The third act is associated with the acquisition of Carbon Black, which provides enterprise security, and the planned acquisition of Pivotal. Brulard said that while VMware would continue to offer on-premise licensing, the products it acquires will be delivered to customers as a software-as-a-service (SaaS) product.
“More and more they are shifting to have more software in the value chain when they are selling,” he added that cloud providers understood that the margin was increasingly on that side of the market.
“We continue to expand and are very happy with our 2,500 service providers across Europe, the bigger ones and the smaller ones as well,” he said.
He said that it had tried to adapt and grow its share of wallet with resellers and move them beyond its traditional virtualization products and take on more of the portfolio. The vendor has been using master competencies to try to get more partners up to speed with the technology.
But at the same time he acknowledged there was a need to help partners move to a subscription-based approach and it was also working on that front: “As far as we are going to SaaS we are moving some of them to the subscription model and at the same time we are recruiting a new type of partner, service-led partners.”
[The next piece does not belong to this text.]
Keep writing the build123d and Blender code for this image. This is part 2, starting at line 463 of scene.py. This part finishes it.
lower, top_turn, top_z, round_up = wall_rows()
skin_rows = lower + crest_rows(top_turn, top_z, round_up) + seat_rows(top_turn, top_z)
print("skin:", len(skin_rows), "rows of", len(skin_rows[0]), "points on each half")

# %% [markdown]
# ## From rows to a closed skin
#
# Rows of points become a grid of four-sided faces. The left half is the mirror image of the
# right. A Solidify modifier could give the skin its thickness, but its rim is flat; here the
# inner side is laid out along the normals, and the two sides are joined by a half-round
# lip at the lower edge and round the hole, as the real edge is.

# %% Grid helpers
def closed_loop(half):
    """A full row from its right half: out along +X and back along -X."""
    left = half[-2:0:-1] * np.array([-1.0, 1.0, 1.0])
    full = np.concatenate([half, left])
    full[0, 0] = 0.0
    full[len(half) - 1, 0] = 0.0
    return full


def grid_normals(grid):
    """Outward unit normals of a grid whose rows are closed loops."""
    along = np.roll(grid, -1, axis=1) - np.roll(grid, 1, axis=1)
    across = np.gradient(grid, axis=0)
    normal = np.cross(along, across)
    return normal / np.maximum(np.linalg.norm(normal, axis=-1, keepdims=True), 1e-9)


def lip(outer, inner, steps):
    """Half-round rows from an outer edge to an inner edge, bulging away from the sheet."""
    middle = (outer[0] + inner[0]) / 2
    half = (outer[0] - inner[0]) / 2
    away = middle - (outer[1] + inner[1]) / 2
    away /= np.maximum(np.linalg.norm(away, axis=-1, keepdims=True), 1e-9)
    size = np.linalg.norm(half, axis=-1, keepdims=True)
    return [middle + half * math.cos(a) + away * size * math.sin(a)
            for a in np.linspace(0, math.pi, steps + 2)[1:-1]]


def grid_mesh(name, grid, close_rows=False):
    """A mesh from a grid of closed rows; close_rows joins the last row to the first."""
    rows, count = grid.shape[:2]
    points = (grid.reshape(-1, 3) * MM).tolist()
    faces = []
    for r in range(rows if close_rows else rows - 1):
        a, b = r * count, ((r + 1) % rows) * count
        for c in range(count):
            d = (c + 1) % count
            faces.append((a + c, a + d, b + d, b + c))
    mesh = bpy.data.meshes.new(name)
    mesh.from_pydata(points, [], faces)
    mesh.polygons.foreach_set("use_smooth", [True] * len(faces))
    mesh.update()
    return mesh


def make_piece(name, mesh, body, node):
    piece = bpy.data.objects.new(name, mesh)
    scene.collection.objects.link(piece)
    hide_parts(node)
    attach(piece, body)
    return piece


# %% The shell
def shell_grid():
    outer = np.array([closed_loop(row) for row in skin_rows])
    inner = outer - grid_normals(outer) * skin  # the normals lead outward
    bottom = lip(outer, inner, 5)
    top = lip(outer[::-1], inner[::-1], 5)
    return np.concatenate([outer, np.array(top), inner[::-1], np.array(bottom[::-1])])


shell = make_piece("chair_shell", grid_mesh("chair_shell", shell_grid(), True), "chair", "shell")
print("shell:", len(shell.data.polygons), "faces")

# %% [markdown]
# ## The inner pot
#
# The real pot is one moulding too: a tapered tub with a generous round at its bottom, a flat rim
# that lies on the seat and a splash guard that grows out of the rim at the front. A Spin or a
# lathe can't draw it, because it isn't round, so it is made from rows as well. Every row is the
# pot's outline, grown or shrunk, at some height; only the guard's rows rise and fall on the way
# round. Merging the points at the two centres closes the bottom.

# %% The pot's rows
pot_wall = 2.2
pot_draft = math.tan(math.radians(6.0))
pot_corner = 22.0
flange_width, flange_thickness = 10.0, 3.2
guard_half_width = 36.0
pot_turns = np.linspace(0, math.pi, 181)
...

VMware has rolled out a fresh channel programme this year with a view to use competencies and rewards to encourage and hand benefits to those that invest in the firm’s portfolio.
“Still today 95% of our go-to-market is channel driven, which is quite significant,” he added “We are giving our partners the capability to expand on solutions and SaaS.”
He said that the likes of Softcat and Computacenter were actively reaping the rewards of helping customers with hybrid cloud environments and it was clear that those that embraced a wider range of products would benefit.